Let’s take our raw data that we initially read in:
head(wb_indicators)
## # A tibble: 6 x 24
## `Country Name` `Country Code` `Series Name` `Series Code` `2001 [YR2001]`
## <chr> <chr> <chr> <chr> <dbl>
## 1 Afghanistan AFG Access to clean f… EG.CFT.ACCS.… 9.51
## 2 Afghanistan AFG Access to electri… EG.ELC.ACCS.… NA
## 3 Afghanistan AFG CO2 emissions (kt) EN.ATM.CO2E.… 810
## 4 Afghanistan AFG Fossil fuel energ… EG.USE.COMM.… NA
## 5 Afghanistan AFG Level of water st… ER.H2O.FWST.… NA
## 6 Albania ALB Access to clean f… EG.CFT.ACCS.… 42.7
## # … with 19 more variables: 2002 [YR2002] <dbl>, 2003 [YR2003] <dbl>,
## # 2004 [YR2004] <dbl>, 2005 [YR2005] <dbl>, 2006 [YR2006] <dbl>,
## # 2007 [YR2007] <dbl>, 2008 [YR2008] <dbl>, 2009 [YR2009] <dbl>,
## # 2010 [YR2010] <dbl>, 2011 [YR2011] <dbl>, 2012 [YR2012] <dbl>,
## # 2013 [YR2013] <dbl>, 2014 [YR2014] <dbl>, 2015 [YR2015] <dbl>,
## # 2016 [YR2016] <dbl>, 2017 [YR2017] <dbl>, 2018 [YR2018] <dbl>,
## # 2019 [YR2019] <dbl>, 2020 [YR2020] <lgl>
Let’s tidy this up in a single sequence, with the pipe operator between.
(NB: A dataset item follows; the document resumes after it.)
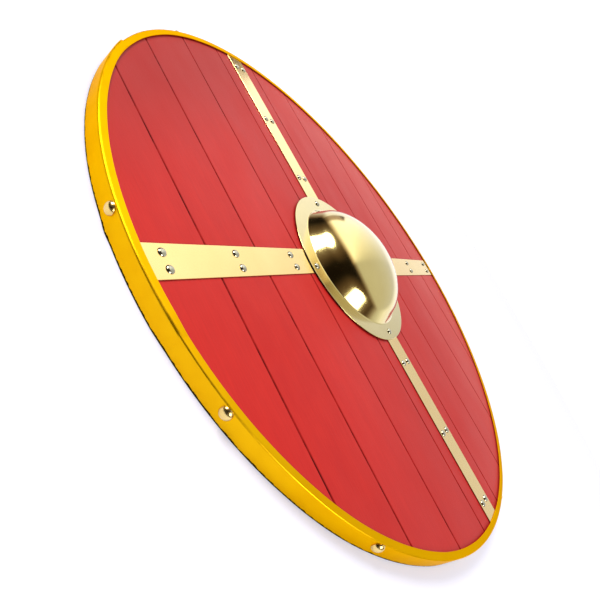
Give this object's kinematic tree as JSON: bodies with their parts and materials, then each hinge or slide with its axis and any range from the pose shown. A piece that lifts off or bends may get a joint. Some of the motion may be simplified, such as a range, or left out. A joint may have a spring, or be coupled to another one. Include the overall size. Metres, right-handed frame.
{
  "type": "round shield",
  "caption": "Round wooden shield with a scored plank face, a metal boss, riveted strap arms, a nailed metal rim and a wooden grip across the hand hole on its back.",
  "frame": {"origin": "centre of the rim, at its rear edge", "axes": "+Z out of the painted face, through the boss; +Y along the planks; +X across them"},
  "size_m": [0.6114, 0.61, 0.0552],
  "materials": {
    "painted_wood": "satin red paint on the face, bare wood behind",
    "rim_metal": "satin gold-lacquered sheet",
    "boss_brass": "polished",
    "strap_brass": "polished sheet",
    "rivet_metal": "polished, with a greenish silver cast",
    "nail_brass": "polished",
    "bare_wood": "bare, smoothed"
  },
  "bodies": {
    "root": {"board": "painted_wood", "rim_hoop": "rim_metal", "boss": "boss_brass", "strap_top": "strap_brass", "strap_left": "strap_brass", "strap_bottom": "strap_brass", "strap_right": "strap_brass", "strap_rivet_top_1a": "rivet_metal", "strap_rivet_top_1b": "rivet_metal", "strap_rivet_top_2a": "rivet_metal", "strap_rivet_top_2b": "rivet_metal", "strap_rivet_top_3a": "rivet_metal", "strap_rivet_top_3b": "rivet_metal", "strap_rivet_left_1a": "rivet_metal", "strap_rivet_left_1b": "rivet_metal", "strap_rivet_left_2a": "rivet_metal", "strap_rivet_left_2b": "rivet_metal", "strap_rivet_left_3a": "rivet_metal", "strap_rivet_left_3b": "rivet_metal", "strap_rivet_bottom_1a": "rivet_metal", "strap_rivet_bottom_1b": "rivet_metal", "strap_rivet_bottom_2a": "rivet_metal", "strap_rivet_bottom_2b": "rivet_metal", "strap_rivet_bottom_3a": "rivet_metal", "strap_rivet_bottom_3b": "rivet_metal", "strap_rivet_right_1a": "rivet_metal", "strap_rivet_right_1b": "rivet_metal", "strap_rivet_right_2a": "rivet_metal", "strap_rivet_right_2b": "rivet_metal", "strap_rivet_right_3a": "rivet_metal", "strap_rivet_right_3b": "rivet_metal", "boss_rivet_top": "rivet_metal", "boss_rivet_left": "rivet_metal", "boss_rivet_bottom": "rivet_metal", "boss_rivet_right": "rivet_metal", "rim_nail_01": "nail_brass", "rim_nail_02": "nail_brass", "rim_nail_03": "nail_brass", "rim_nail_04": "nail_brass", "rim_nail_05": "nail_brass", "rim_nail_06": "nail_brass", "rim_nail_07": "nail_brass", "rim_nail_08": "nail_brass", "rim_nail_09": "nail_brass", "rim_nail_10": "nail_brass", "grip": "bare_wood"}
  },
  "joints": []
}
REMEMBER: Look at what you’ve done after every step in a sequence.
wb_tidy <- wb_indicators %>%
tidyr::pivot_longer(cols = `2001 [YR2001]`:`2020 [YR2020]`,
names_to = "year",
values_to = "indicator_value") %>%
tidyr::separate(col = year, into = c("year", "year_chr"), sep = " ") %>%
dplyr::select(-'Country Code', -'Series Code', -year_chr) %>%
tidyr::drop_na('Series Name') %>%
tidyr::pivot_wider(names_from = 'Series Name', values_from = 'indicator_value') %>%
dplyr::rename(country = 'Country Name',
year = 'year',
clean_fuels = 'Access to clean fuels and technologies for cooking (% of population)',
access_elec = 'Access to electricity (% of population)',
co2 = 'CO2 emissions (kt)',
fossil_fuels = 'Fossil fuel energy consumption (% of total)',
water_stress = 'Level of water stress: freshwater withdrawal as a proportion of available freshwater resources') %>%
dplyr::mutate(year = as.numeric(year))
# Recall you can get the names of columns easily using names(df)
Some questions: How long should a piped sequence be before I store the output and start a new piped sequence? Can a piped sequence be too long? Can I always pipe into everything?